+++ GIVEN DATA +++

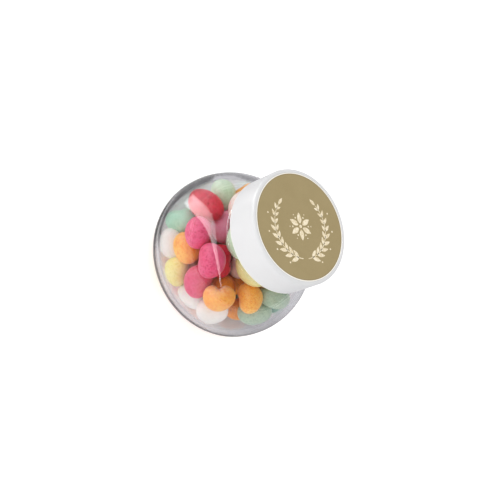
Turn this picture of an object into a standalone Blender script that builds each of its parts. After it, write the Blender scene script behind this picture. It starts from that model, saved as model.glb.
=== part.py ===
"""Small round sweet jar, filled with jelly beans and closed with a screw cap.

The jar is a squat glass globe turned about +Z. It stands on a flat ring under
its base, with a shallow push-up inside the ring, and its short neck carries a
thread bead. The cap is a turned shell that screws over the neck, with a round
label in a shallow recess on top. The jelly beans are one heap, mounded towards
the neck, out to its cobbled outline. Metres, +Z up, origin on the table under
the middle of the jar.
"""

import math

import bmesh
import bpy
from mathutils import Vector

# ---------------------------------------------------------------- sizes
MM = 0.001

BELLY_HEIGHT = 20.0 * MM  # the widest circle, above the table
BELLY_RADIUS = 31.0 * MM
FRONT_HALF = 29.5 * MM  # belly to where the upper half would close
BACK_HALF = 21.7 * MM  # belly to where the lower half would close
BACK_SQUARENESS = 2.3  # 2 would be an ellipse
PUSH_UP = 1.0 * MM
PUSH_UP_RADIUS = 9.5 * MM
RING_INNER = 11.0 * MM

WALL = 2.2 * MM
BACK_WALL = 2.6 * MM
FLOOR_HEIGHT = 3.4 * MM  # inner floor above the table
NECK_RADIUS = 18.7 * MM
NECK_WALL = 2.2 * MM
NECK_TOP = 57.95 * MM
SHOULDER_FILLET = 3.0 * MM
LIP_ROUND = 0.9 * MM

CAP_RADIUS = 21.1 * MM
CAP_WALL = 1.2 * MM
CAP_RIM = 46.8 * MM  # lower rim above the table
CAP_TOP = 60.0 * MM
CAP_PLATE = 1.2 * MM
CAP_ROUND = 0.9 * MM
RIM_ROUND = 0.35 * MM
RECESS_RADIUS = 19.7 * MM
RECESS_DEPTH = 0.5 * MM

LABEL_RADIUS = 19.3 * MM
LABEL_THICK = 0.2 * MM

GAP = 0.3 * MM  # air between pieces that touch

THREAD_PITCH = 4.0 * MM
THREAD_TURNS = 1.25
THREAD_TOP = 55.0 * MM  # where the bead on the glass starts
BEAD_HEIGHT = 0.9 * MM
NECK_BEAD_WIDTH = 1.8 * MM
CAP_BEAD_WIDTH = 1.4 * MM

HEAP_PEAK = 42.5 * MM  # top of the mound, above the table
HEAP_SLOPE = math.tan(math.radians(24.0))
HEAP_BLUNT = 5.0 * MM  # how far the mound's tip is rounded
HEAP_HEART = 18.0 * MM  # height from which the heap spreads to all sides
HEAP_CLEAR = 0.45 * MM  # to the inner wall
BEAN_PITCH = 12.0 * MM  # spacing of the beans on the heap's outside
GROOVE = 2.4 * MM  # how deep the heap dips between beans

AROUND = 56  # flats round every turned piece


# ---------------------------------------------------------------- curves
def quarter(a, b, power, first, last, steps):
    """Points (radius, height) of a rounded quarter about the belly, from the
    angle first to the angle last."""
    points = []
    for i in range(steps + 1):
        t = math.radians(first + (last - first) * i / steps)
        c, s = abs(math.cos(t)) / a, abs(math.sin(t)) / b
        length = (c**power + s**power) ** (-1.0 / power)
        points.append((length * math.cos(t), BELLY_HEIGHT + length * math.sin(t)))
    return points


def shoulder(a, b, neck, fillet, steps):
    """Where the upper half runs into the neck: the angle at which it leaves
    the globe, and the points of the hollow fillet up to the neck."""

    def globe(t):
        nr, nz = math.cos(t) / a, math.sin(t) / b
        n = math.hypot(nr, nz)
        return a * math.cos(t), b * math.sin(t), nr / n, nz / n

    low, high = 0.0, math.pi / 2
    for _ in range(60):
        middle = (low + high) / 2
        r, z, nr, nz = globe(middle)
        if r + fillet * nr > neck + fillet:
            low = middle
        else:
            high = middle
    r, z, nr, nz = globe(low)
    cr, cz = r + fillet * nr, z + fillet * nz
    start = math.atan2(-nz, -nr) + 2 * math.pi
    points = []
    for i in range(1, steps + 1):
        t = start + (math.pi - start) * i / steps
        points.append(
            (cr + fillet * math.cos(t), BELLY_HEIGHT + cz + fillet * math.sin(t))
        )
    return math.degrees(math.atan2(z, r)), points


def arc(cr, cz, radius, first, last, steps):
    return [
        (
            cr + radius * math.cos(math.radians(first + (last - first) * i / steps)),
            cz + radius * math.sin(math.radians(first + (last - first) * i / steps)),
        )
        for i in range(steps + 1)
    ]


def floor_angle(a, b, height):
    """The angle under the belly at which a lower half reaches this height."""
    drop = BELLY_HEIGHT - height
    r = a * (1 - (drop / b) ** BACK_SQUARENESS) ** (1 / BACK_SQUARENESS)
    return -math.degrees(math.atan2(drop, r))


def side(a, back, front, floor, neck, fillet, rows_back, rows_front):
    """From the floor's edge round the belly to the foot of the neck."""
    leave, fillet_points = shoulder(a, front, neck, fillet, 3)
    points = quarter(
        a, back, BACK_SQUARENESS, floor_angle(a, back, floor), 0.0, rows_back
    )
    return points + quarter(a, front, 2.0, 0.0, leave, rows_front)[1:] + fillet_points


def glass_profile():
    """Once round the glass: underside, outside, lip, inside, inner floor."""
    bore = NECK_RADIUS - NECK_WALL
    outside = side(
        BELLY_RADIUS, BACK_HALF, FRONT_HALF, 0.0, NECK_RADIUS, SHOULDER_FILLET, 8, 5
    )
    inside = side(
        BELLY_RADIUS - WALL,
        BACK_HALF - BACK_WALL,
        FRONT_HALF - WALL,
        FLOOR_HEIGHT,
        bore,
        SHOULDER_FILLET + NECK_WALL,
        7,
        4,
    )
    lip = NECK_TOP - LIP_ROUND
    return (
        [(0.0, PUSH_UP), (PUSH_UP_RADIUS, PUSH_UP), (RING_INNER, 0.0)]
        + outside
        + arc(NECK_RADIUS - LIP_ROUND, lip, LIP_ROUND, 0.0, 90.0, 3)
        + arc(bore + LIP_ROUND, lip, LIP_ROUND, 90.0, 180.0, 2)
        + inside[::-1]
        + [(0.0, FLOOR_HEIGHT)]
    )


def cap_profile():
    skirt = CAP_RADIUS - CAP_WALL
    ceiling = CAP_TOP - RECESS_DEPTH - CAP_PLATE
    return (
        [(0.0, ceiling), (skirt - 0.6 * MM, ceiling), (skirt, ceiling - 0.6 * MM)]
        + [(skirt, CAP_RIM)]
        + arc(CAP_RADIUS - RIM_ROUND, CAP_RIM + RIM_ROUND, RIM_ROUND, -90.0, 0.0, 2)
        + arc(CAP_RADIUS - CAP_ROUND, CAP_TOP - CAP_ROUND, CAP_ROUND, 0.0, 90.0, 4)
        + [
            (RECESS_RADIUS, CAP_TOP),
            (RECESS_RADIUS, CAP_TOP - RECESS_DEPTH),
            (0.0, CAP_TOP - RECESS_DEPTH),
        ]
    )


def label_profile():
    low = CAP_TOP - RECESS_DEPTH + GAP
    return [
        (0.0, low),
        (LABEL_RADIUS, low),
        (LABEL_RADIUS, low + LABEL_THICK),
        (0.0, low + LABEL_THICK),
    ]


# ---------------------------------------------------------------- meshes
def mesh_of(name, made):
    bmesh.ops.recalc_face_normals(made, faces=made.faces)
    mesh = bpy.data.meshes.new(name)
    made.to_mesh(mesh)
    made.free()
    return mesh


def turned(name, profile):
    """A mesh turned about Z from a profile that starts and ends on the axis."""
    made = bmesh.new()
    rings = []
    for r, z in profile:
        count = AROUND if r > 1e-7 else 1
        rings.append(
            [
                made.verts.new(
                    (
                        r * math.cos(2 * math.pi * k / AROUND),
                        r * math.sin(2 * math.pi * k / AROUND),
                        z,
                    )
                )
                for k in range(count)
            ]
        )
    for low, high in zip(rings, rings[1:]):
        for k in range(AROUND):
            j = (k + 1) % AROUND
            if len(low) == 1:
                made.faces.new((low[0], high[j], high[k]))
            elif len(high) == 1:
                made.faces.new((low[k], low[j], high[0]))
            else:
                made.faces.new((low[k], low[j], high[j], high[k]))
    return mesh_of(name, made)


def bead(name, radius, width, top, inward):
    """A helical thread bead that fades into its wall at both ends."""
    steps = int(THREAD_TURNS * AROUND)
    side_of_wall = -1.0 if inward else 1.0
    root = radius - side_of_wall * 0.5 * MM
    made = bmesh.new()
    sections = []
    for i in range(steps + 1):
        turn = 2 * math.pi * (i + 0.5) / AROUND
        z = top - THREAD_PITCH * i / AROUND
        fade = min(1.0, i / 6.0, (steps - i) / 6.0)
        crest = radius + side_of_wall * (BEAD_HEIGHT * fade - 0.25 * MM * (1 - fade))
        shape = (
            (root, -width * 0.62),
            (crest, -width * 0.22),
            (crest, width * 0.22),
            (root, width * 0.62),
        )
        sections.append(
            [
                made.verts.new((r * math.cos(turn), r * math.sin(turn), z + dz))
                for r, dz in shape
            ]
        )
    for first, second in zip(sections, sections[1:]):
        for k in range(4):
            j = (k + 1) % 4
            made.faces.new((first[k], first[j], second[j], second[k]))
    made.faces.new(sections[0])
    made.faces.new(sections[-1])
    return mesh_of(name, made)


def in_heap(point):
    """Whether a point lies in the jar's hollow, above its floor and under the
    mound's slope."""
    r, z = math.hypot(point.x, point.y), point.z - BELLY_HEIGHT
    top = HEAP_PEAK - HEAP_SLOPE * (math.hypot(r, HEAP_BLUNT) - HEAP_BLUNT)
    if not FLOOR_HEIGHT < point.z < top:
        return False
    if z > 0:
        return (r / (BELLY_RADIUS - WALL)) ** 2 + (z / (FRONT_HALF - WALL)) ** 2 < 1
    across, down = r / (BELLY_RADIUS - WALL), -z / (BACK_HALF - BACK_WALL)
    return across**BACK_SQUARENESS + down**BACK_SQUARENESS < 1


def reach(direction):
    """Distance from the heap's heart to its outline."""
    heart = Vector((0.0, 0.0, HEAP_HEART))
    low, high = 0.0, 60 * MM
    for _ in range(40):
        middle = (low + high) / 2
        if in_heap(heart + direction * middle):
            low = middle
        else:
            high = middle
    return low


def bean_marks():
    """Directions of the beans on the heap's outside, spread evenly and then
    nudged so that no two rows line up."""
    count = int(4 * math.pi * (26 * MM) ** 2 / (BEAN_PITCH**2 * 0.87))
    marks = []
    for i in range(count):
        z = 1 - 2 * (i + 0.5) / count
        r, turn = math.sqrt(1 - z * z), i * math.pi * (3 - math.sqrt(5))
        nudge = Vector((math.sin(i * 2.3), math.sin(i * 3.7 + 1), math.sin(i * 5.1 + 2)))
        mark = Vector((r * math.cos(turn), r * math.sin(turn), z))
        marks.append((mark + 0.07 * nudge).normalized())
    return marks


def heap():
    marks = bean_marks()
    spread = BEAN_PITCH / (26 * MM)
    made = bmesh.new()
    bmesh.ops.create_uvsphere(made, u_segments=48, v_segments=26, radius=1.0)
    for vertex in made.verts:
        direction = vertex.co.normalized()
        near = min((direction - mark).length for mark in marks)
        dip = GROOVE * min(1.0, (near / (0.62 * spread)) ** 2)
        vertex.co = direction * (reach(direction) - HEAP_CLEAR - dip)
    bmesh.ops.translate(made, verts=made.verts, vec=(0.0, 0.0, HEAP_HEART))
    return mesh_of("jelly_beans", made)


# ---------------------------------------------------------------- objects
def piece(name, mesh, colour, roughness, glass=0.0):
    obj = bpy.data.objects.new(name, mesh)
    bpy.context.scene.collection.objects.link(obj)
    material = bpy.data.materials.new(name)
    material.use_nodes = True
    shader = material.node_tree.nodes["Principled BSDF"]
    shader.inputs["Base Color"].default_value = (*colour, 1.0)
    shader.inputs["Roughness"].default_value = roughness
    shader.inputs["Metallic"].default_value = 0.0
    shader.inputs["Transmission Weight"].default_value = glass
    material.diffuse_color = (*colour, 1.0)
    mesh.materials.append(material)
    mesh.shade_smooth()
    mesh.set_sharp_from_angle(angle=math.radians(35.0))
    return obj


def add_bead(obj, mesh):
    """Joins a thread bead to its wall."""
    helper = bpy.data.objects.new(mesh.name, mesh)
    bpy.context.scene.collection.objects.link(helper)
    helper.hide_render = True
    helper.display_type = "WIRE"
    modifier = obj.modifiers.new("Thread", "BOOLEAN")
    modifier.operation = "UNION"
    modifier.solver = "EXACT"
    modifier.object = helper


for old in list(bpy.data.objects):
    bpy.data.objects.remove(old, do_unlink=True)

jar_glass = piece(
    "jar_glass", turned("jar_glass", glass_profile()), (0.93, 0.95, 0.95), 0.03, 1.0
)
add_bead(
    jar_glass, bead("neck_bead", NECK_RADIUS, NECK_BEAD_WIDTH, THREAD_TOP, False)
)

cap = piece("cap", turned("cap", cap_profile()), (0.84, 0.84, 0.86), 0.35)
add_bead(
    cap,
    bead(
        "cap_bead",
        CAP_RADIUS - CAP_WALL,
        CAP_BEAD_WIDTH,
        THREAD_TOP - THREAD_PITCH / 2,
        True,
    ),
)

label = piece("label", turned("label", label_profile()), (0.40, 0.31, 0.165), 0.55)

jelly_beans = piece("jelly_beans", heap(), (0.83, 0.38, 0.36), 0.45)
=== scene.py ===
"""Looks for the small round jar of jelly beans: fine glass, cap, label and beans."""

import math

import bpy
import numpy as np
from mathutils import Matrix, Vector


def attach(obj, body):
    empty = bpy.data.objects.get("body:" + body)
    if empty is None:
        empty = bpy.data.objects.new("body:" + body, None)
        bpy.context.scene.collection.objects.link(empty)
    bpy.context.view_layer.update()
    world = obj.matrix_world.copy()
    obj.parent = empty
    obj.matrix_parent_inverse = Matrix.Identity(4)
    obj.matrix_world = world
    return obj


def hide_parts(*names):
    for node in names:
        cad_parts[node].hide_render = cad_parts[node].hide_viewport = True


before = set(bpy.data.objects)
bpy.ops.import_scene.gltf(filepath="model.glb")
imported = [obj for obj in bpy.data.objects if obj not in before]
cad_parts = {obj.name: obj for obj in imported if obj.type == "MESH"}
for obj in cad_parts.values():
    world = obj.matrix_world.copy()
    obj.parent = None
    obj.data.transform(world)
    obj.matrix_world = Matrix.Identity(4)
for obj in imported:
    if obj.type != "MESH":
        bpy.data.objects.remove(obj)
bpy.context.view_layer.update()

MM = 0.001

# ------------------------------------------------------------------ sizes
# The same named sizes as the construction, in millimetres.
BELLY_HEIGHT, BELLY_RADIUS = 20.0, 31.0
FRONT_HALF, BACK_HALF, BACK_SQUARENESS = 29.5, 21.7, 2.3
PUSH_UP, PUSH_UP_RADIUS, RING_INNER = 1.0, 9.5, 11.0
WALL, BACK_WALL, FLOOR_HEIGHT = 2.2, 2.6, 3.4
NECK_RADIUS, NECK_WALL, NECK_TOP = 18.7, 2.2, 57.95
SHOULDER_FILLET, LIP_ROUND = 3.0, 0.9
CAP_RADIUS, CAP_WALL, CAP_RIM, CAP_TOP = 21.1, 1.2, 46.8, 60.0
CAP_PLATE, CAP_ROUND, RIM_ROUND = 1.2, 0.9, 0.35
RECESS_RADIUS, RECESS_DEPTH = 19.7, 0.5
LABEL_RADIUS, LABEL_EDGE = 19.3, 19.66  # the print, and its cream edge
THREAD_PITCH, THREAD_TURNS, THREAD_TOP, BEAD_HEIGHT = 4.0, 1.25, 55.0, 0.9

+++

_EXERCISE REQUIREMENTS:_ Repeat word for word the stretch of lines from the one with "0.31, 0.165), 0.55)" down to the one with "before = set(bpy.data.objects)", both included.

_RESULT OF THIS EXERCISE:_
label = piece("label", turned("label", label_profile()), (0.40, 0.31, 0.165), 0.55)

jelly_beans = piece("jelly_beans", heap(), (0.83, 0.38, 0.36), 0.45)
=== scene.py ===
"""Looks for the small round jar of jelly beans: fine glass, cap, label and beans."""

import math

import bpy
import numpy as np
from mathutils import Matrix, Vector


def attach(obj, body):
    empty = bpy.data.objects.get("body:" + body)
    if empty is None:
        empty = bpy.data.objects.new("body:" + body, None)
        bpy.context.scene.collection.objects.link(empty)
    bpy.context.view_layer.update()
    world = obj.matrix_world.copy()
    obj.parent = empty
    obj.matrix_parent_inverse = Matrix.Identity(4)
    obj.matrix_world = world
    return obj


def hide_parts(*names):
    for node in names:
        cad_parts[node].hide_render = cad_parts[node].hide_viewport = True


before = set(bpy.data.objects)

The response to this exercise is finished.